%%

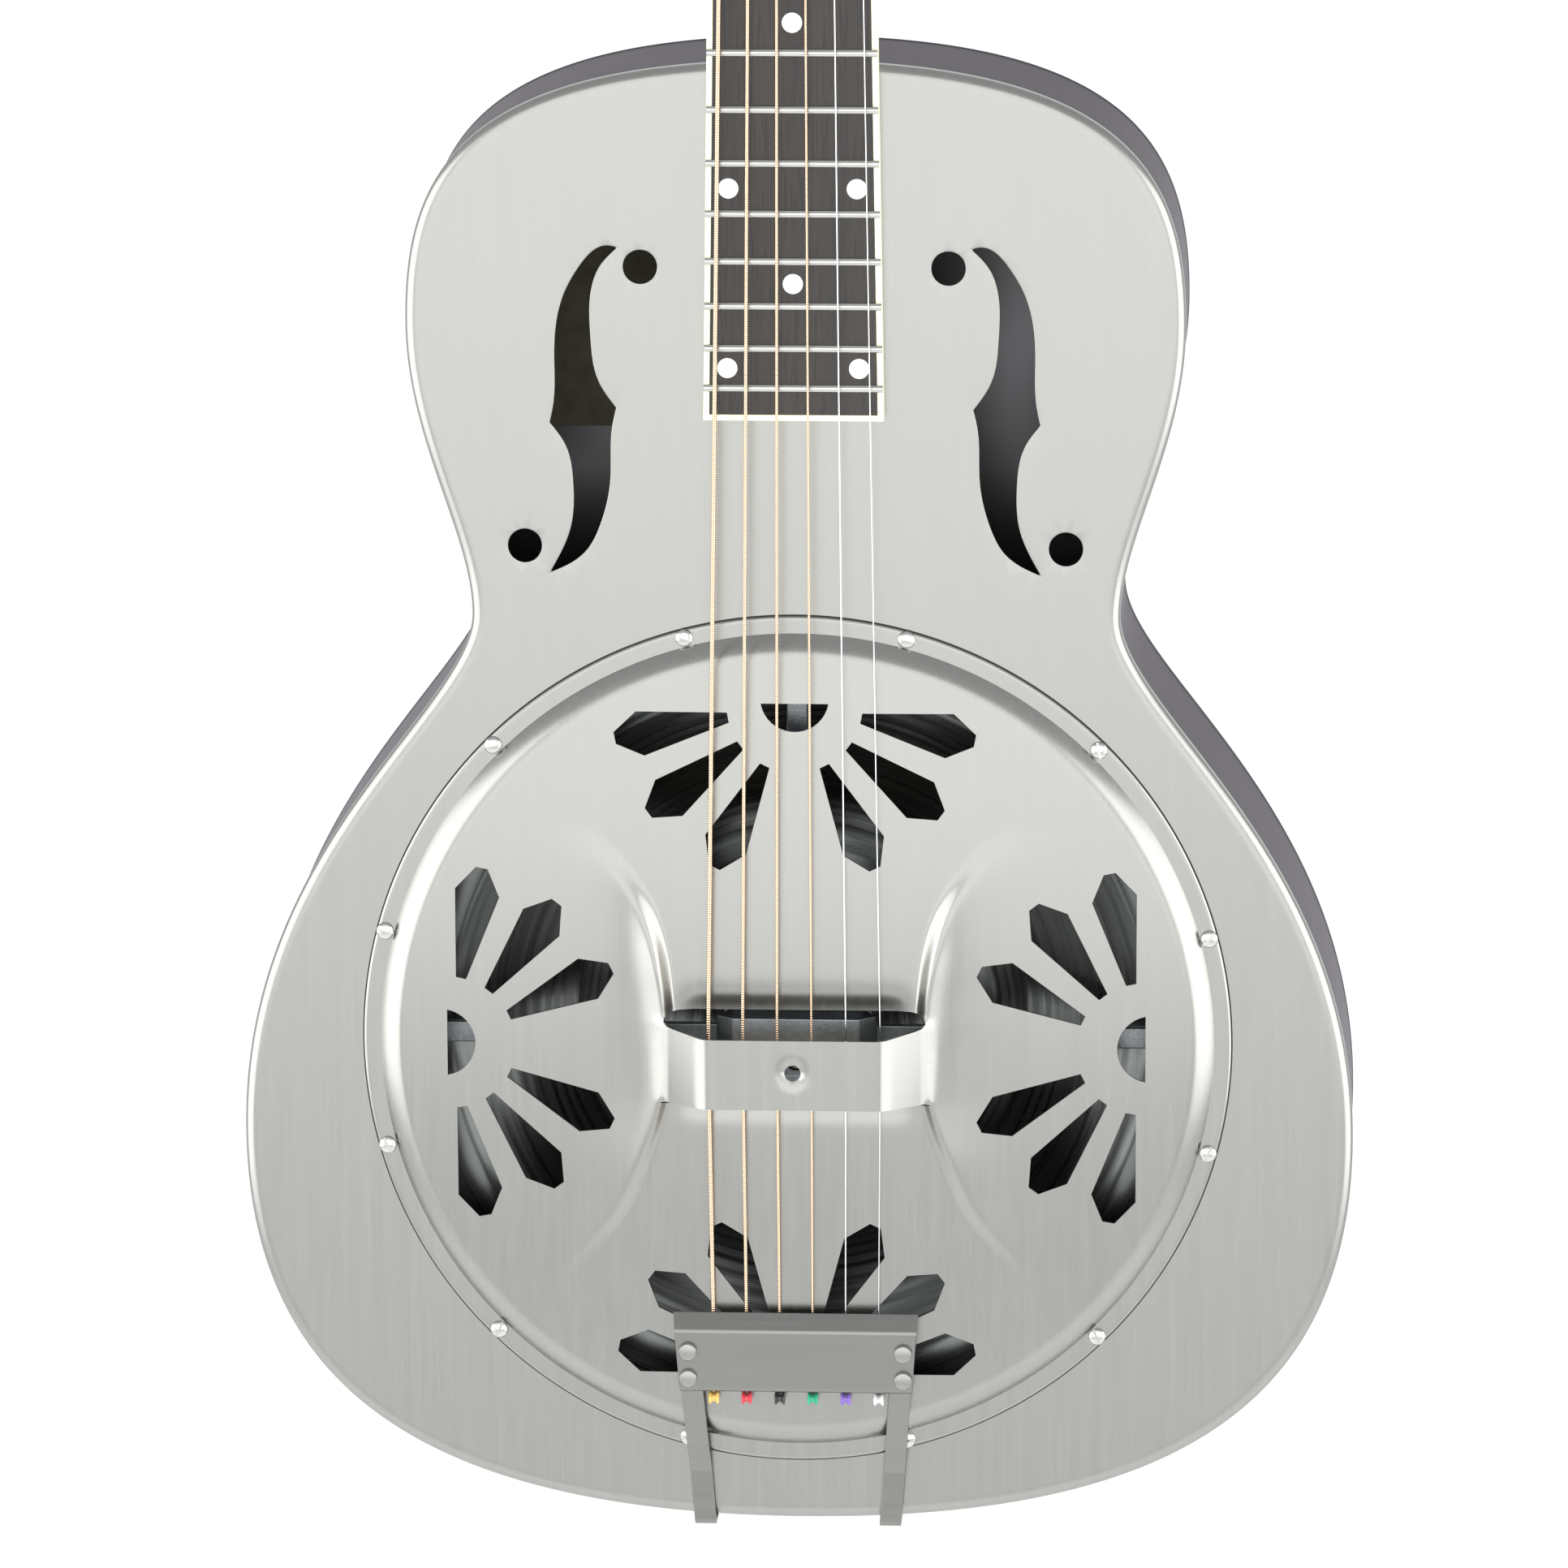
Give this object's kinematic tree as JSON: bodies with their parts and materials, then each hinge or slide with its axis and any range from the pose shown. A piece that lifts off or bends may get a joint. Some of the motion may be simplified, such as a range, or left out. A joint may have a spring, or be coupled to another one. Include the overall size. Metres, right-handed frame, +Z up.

%%
%%

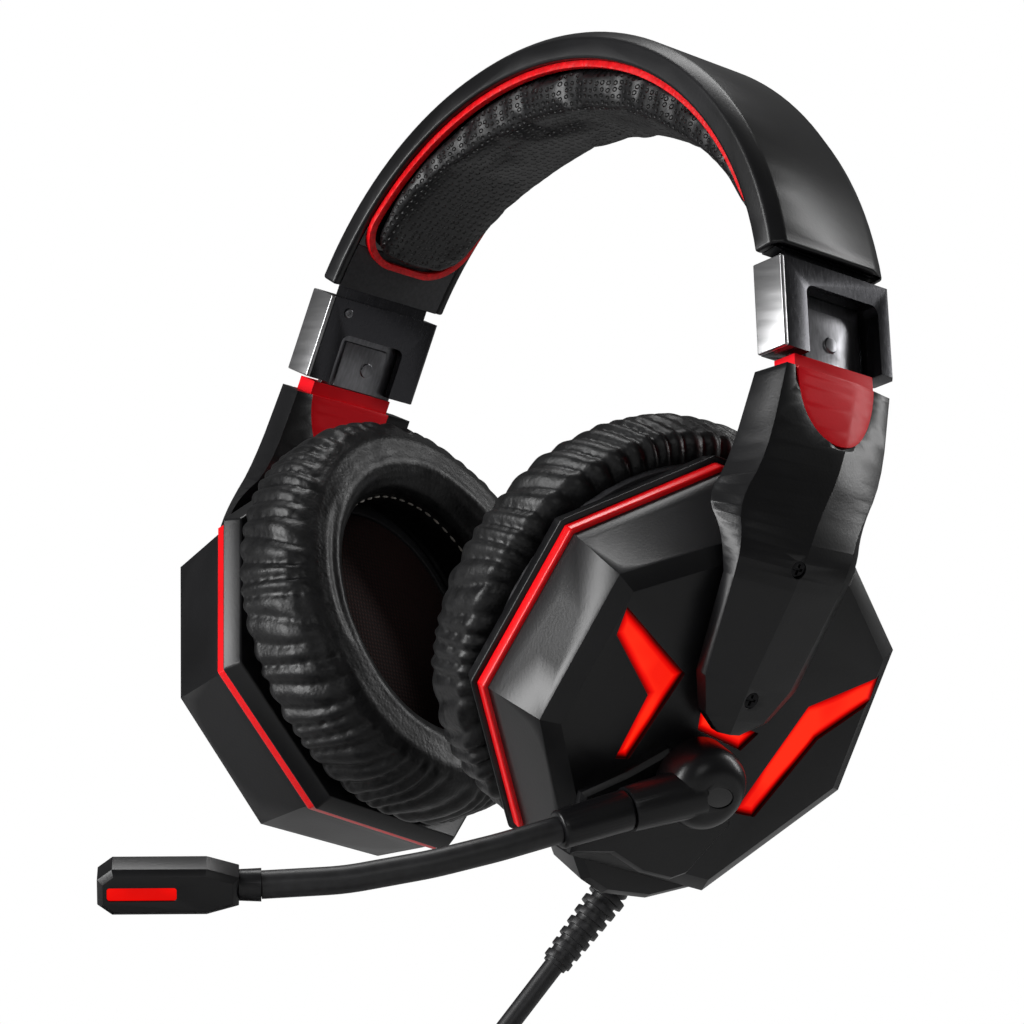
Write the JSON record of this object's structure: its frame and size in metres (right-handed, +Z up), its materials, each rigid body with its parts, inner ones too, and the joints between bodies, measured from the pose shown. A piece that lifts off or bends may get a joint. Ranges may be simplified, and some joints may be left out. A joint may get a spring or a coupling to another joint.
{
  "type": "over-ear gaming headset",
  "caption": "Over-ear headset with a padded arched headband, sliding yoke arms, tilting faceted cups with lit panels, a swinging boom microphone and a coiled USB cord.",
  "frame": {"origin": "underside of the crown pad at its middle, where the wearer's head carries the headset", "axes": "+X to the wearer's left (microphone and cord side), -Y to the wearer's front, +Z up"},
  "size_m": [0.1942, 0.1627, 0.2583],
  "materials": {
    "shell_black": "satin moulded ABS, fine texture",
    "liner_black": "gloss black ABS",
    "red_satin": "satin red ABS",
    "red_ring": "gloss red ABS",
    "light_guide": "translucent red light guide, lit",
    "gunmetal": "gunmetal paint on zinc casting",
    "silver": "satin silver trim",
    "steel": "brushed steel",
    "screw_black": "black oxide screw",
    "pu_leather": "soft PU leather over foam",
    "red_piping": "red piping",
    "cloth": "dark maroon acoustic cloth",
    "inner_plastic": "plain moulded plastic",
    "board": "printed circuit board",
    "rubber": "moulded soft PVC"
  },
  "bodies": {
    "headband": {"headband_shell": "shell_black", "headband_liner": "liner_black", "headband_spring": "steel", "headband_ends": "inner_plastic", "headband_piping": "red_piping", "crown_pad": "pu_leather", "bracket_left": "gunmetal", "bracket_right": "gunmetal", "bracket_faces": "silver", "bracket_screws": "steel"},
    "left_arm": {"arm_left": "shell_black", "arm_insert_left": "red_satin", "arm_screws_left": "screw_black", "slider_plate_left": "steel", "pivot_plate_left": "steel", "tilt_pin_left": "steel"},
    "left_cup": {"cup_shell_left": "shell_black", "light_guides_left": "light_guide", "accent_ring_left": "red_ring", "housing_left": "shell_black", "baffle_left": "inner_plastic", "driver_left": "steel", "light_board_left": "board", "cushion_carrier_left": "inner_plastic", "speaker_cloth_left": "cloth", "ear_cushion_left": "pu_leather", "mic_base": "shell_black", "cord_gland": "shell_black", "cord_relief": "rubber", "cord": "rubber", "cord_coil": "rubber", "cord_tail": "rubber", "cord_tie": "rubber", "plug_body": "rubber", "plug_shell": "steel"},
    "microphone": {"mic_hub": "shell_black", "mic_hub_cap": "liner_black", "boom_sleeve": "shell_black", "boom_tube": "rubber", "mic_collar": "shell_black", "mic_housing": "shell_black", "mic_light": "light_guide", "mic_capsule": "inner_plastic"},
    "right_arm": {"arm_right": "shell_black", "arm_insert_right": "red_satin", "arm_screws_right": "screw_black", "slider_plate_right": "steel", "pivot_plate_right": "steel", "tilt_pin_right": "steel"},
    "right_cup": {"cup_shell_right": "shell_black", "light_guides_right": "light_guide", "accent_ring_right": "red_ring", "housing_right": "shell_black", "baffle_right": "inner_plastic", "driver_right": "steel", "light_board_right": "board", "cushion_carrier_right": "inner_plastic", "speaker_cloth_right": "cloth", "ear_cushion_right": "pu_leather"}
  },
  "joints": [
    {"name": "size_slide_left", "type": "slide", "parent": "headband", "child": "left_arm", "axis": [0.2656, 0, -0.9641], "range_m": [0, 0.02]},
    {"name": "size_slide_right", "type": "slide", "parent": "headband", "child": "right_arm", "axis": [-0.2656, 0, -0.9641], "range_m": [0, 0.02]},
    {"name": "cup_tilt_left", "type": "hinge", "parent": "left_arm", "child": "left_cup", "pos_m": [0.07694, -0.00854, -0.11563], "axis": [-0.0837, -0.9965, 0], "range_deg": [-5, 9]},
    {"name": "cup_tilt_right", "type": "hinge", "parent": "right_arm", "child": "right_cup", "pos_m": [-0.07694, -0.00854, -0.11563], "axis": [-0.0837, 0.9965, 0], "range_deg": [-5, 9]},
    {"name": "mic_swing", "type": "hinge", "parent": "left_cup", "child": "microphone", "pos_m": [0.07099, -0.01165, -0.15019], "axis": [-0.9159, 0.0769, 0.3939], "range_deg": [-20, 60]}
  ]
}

%%

# TASK PROMPT
Copy each line from the data above that includes "joints".

# ANSWER TO THIS PROBLEM
Write the JSON record of this object's structure: its frame and size in metres (right-handed, +Z up), its materials, each rigid body with its parts, inner ones too, and the joints between bodies, measured from the pose shown. A piece that lifts off or bends may get a joint. Ranges may be simplified, and some joints may be left out. A joint may get a spring or a coupling to another joint.
  "joints": [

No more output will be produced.